Analyses et synthèses n° 24 – INJEP (juin 2019)
Considérer la jeunesse d’aujourd’hui comme un groupe homogène dont les attitudes face au travail s’opposent à celles des générations précédentes n’est pas pertinent. De nombreuses disparités traversent ce groupe d’âge et les représentations des jeunes à l’égard du travail sont hétérogènes. Ambivalent, complexe et divers sont les trois adjectifs qui caractérisent le regard qu’ils portent sur le travail d’après les résultats tirés de l’enquête du Céreq « Génération 2013 » dans laquelle les répondants, interrogés trois ans après la fin de leur formation initiale, sont âgés de 17 à 38 ans (avec 21 ans comme âge médian).
Mots-clés : rapport au travail, jeunesses, position professionnelle, diplôme, genre
Les données empiriques montrent que les jeunes d’aujourd’hui accordent une grande place au travail dans leur vie, mettant ainsi à distance les discours caricaturaux sur la disparition de la valeur travail. L’étude porte sur le rapport au travail qui correspond aux représentations que les jeunes ont de celui-ci en général, et plus particulièrement au point de vue qu’ils ont sur les neuf éléments évalués dans le graphique ci-dessous.
On peut remarquer que l’équilibre entre la vie professionnelle et la vie personnelle est le point le plus mis en avant par les répondants, plus de la moitié (51 %) estimant qu’il s’agit de quelque chose de très important. Cela ne signifie pas pour autant que le travail n’est pas important pour eux. Ils sont en effet plus de 8 sur 10 à déclarer que leur priorité du moment porte sur leur vie professionnelle (15 % seulement déclarent situer leur priorité en dehors du travail). Les relations entre collègues sont aussi un aspect du travail considéré comme très important par une grande partie des répondants (46 %). Un travail intéressant, caractérisé par une certaine autonomie et prise d’initiative, est aussi souvent considéré comme très important alors que le fait d’être utile à la société dans le cadre de son emploi l’est moins. La sécurité de l’emploi est très importante pour 42 % des jeunes interrogés mais le niveau de rémunération que pour 28 %. Ainsi, la dimension socialisatrice du travail ou la réalisation de soi au travail est valorisée, ce qui ne doit pourtant pas laisser penser que celle matérielle soit minimisée comme le montre l’importance donnée à la sécurité de l’emploi.
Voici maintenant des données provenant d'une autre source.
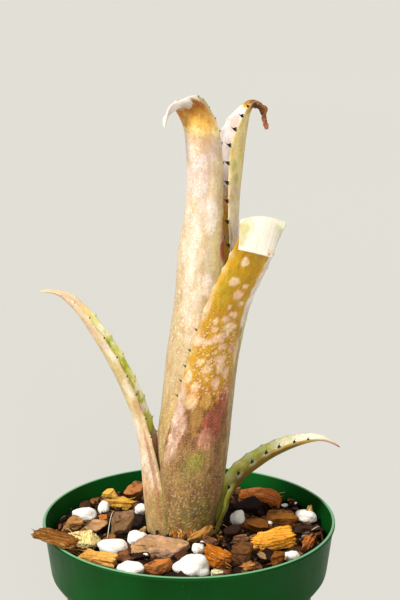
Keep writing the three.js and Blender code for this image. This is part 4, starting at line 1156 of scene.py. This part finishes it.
def husk_form(size, seed, outline=None, step=HUSK_STEP, fray=1.0, depth=1.0):
    """A block of husk with fibres along X and frayed ends."""
    shaped, _, faces = chip_base(size, seed, outline, step)
    shift = Vector((seed * 5.1, seed * 2.3, seed * 8.9))
    formed = []
    for p in shaped:
        here = p + shift
        strand = noise.noise(Vector((here.x * 0.1, here.y * 1.5, here.z * 1.5)))
        fine = noise.noise(Vector((here.x * 0.26, here.y * 3.2, here.z * 3.2)))
        bulge = noise.noise(here * 0.3)
        end = min(1, max(0, abs(2 * p.x / size[0]) - 0.6) / 0.4)
        radial = Vector((0, p.y, p.z)).normalized()
        push = radial * depth * (0.62 * strand + 0.3 * fine + 0.5 * bulge - 0.15)
        push.x = fray * math.copysign(end, p.x) * (1.7 * strand + 1.0 * fine - 0.5)
        formed.append(p + push)
    return formed, faces


def curled(points, start, radius):
    """points, with the part beyond start along X rolled down round a bend of a radius."""
    rolled = []
    for p in points:
        if p.x > start:
            angle = (p.x - start) / radius
            p = Vector((start + (radius + p.z) * math.sin(angle), p.y,
                        (radius + p.z) * math.cos(angle) - radius))
        rolled.append(p)
    return rolled


def random_way(draw, low, high):
    """A direction whose height is drawn from low to high before it is made one unit long."""
    return Vector((draw.uniform(-1, 1), draw.uniform(-1, 1), draw.uniform(low, high))).normalized()


def perlite_form(size, seed, lobes=11, subdivisions=4):
    """A puffed grain of perlite: broad lobes that meet in creases, with a few worn flats."""
    draw = random.Random(3000 + seed)
    balls = [(Vector((0, 0, 0)), PERLITE_CORE)]
    for _ in range(lobes):
        way = random_way(draw, -0.6, 0.6)
        balls.append((way * draw.uniform(0.44, 0.58), draw.uniform(0.32, 0.46)))
    flats = [(random_way(draw, -0.4, 1), draw.uniform(0.74, 0.86)) for _ in range(4)]
    ways, faces = ball(subdivisions, 1)
    shaped = []
    for way in ways:
        way.normalize()
        total = 0
        for centre, radius in balls:
            near = way.dot(centre)
            inside = near * near - centre.length_squared + radius * radius
            if inside > 0:
                total += math.exp(LOBE_CRISPNESS * (near + math.sqrt(inside)))
        reach = math.log(total) / LOBE_CRISPNESS
        for normal, offset in flats:
            if way.dot(normal) > 0.05:
                limit = offset / way.dot(normal)
                reach = (reach ** -FLAT_CRISPNESS + limit ** -FLAT_CRISPNESS) ** (-1 / FLAT_CRISPNESS)
        here = way * 1.6 + Vector((seed * 3.7, seed * 1.9, seed * 6.1))
        uneven = 0.06 * noise.noise(here) + 0.04 * noise.noise(here * 3) + 0.016 * noise.noise(here * 9)
        shaped.append(way * (reach + uneven))
    fit_box(shaped, size)
    return shaped, faces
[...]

En entrant dans le détail des réponses selon le sexe, le niveau de diplôme et la situation professionnelle, il apparait certains écarts dans les résultats comme le montre le tableau ci-dessous.
Il est par exemple plus fréquent que les jeunes femmes déclarent que l’équilibre entre vie professionnelle et personnelle est très important (56 % contre 46 % pour les jeunes hommes). Cet écart peut s’expliquer par les inégalités de partage du travail domestique en défaveur des femmes expliquant que ces dernières se sentent plus concernées que les hommes par les arrangements entre vie professionnelle et vie familiale. De plus, à mesure que le niveau de diplôme devient plus élevé et l’emploi moins précaire, cet équilibre est davantage souhaité. On peut noter aussi que plus les jeunes sont diplômés, plus ils sont sensibles à la qualité des relations entre collègues. L’intérêt accordé à la sécurité de l’emploi diffère beaucoup selon le genre (47 % des femmes contre 38 % des hommes la plébiscitent) alors que la situation professionnelle ou le type de contrat semblent avoir moins d’influence sur celui-ci. On peut enfin mettre en avant que la qualité du poste (autonomie et prise d’initiative, intérêt du poste) est d’autant plus considérée comme importante que les jeunes sont des femmes, en emploi, avec un niveau de diplôme élevé et un contrat de travail stable.